Microsoft is in a worse situation but they are smart (and evil). Case and point (and tragically hysterical too). First, Jim Hugunin writes an entire implementation of Python in Java that runs on a JVM and can even compile Python down to Java byte-code. He does this in his spare time, to make a point, I suppose. Next, Sun doesn't notice. Seven years later, Jim releases IronPython, an entire implementation of Python in .NET that runs on the .NET framework and can even compile Python down to .NET CLR byte-code. The next day, Microsoft hires Jim on as a core CLR hacker to improve support for dynamic languages on the CLR.
And last but not least, the dark horse in all of this: The Mono Project.
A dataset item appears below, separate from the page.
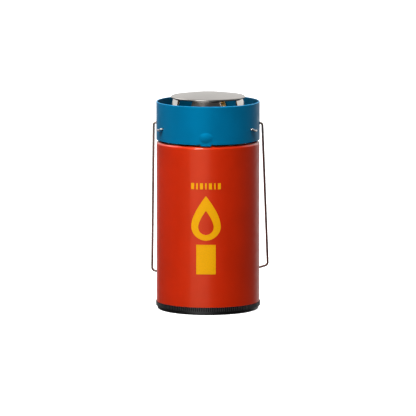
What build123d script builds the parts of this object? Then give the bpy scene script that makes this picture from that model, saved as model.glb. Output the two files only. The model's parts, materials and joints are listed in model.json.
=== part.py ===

Here's why I think these guys might be in the best position of all: first, they aren't stupid. Second, they aren't evil. Last, they don't have 50 other languages complicating things. I have a feeling that Python might get lost next to the other languages supported with .NET. In my opinion, you need to take the best static language and the best dynamic language, mash them together and get rid of the rest of the cruft. Mono is in exactly this position with C# and Python. But they have other issues, not the least of which is that they have a hard sell in trying to convince the GNOME hackers to adopt technology spewed forth from Redmond. It's hard to blame them with Microsoft's recent patent activity.
I have a feeling I'll be sticking with good ol' CPython backed by good ol' C code for the next year or so but this will be fun to watch... maybe.